An Integrated First-Order Theory of Points and Intervals over Linear Orders (Part I)
Willem Conradie, Salih Durhan, Guido Sciavicco

TL;DR
This paper develops a unified first-order logical framework for points and intervals over linear orders, classifying the expressive power of its sub-languages and addressing the classical debate on points within interval semantics.
Contribution
It introduces a comprehensive two-sorted first-order language for points and intervals, providing a complete classification of its sub-languages' expressive capabilities.
Findings
Complete classification of sub-languages by expressive power
Clarification of the role of points in interval-based semantics
Framework allows shifting perspectives between points and intervals
Abstract
There are two natural and well-studied approaches to temporal ontology and reasoning: point-based and interval-based.
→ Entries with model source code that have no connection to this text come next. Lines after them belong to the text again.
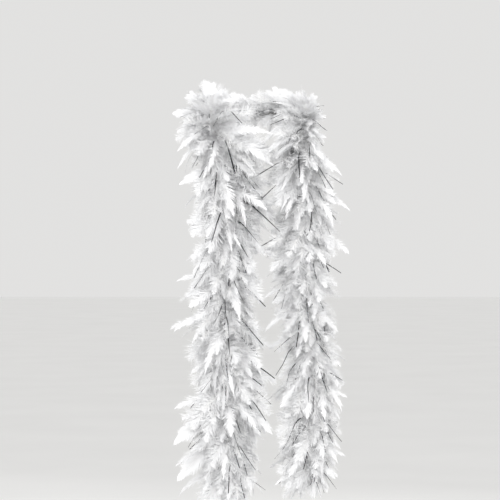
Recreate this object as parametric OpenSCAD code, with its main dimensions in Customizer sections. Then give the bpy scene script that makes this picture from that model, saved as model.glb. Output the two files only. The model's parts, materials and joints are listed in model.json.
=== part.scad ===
// Chandelle feather boa worn round a neck: a core cord about two metres long, its feathers and tinsel
// strands held along it, and its two ends hanging down the front.
// Origin at the centre of the neck opening, +Z up, -Y to the wearer's front. All sizes are in millimetres.

/* [Core cord] */
// Diameter of the twisted core cord
cord_d = 6; // [4:0.5:8]
// Thickness of the binding thread round the cord
thread_d = 1.2; // [0.8:0.1:2]
// Distance between two turns of the binding thread
thread_pitch = 14; // [10:1:30]

/* [Plumage] */
// Diameter of the down on the hanging tails
tail_plumage_d = 112; // [80:1:140]
// Diameter of the down where it is pressed between neck and shoulder
neck_plumage_d = 84; // [60:1:101]
// Thickness of the down's outer layer, which stands off the cord
down_wall = 4.5; // [3:0.5:12]
// How far the down hangs below each end of the cord
end_overhang = 50; // [30:1:70]

/* [Tail feathers] */
// Length of an outer feather of the tails, from the cord to its tip
feather_len = 95; // [70:1:114]
// Broadest width of a tail feather's vane
feather_w = 18; // [10:1:24]
// Angle between a tail feather and the cord below it
feather_lean = 55; // [40:1:65]
// Distance along the cord from one outer feather to the next
feather_pitch = 5; // [4:0.5:12]
// Thickness of a feather's vane and of its shaft
feather_t = 1; // [0.8:0.1:1.6]

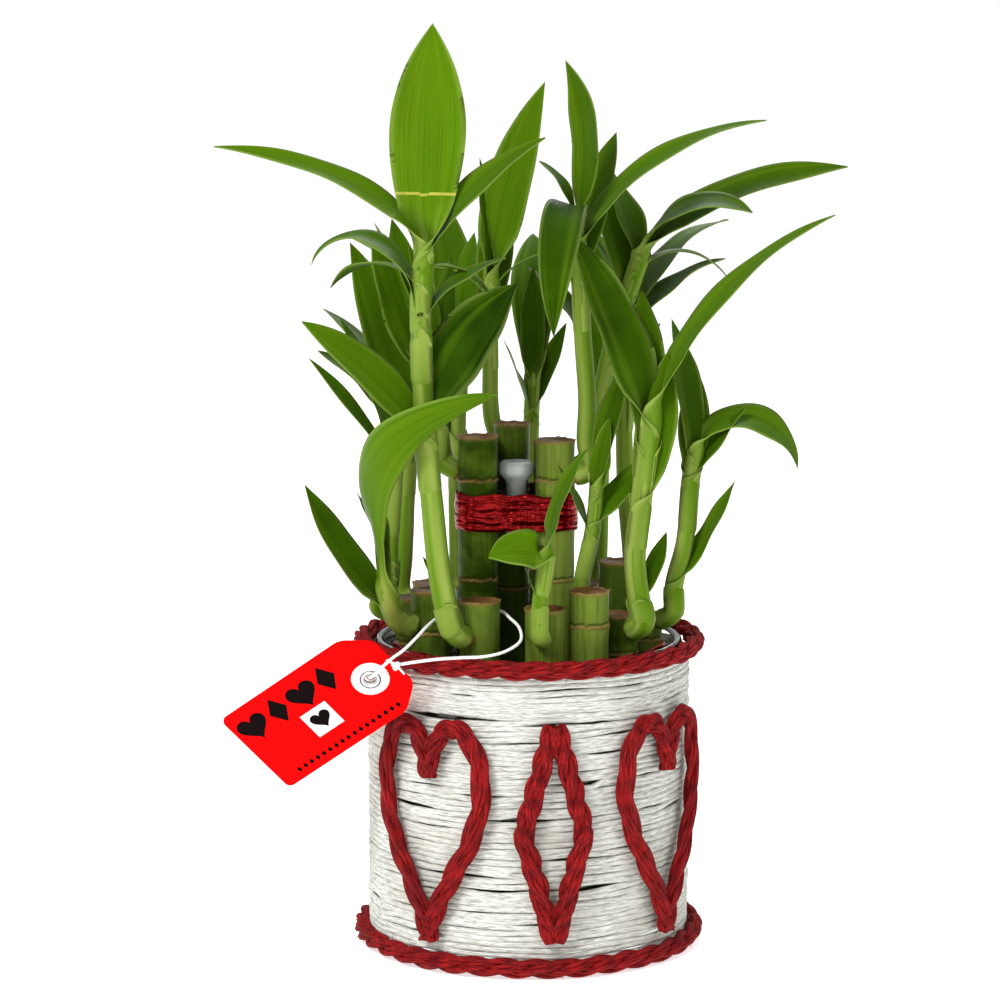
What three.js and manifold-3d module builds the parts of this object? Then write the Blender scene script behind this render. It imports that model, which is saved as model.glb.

Usually, interval-based temporal reasoning deals with points as a particular case of duration-less intervals. A recent result by Balbiani, Goranko, and Sciavicco presented an explicit two-sorted point-interval temporal framework in which time instants (points) and time periods (intervals) are considered on a par, allowing the perspective to shift between these within the formal discourse. We consider here two-sorted first-order languages based on the same principle, and therefore including relations, as first studied by Reich, among others, between points, between intervals, and inter-sort. We give complete classifications of its sub-languages in terms of relative expressive power, thus determining how many, and which, are the intrinsically different extensions of…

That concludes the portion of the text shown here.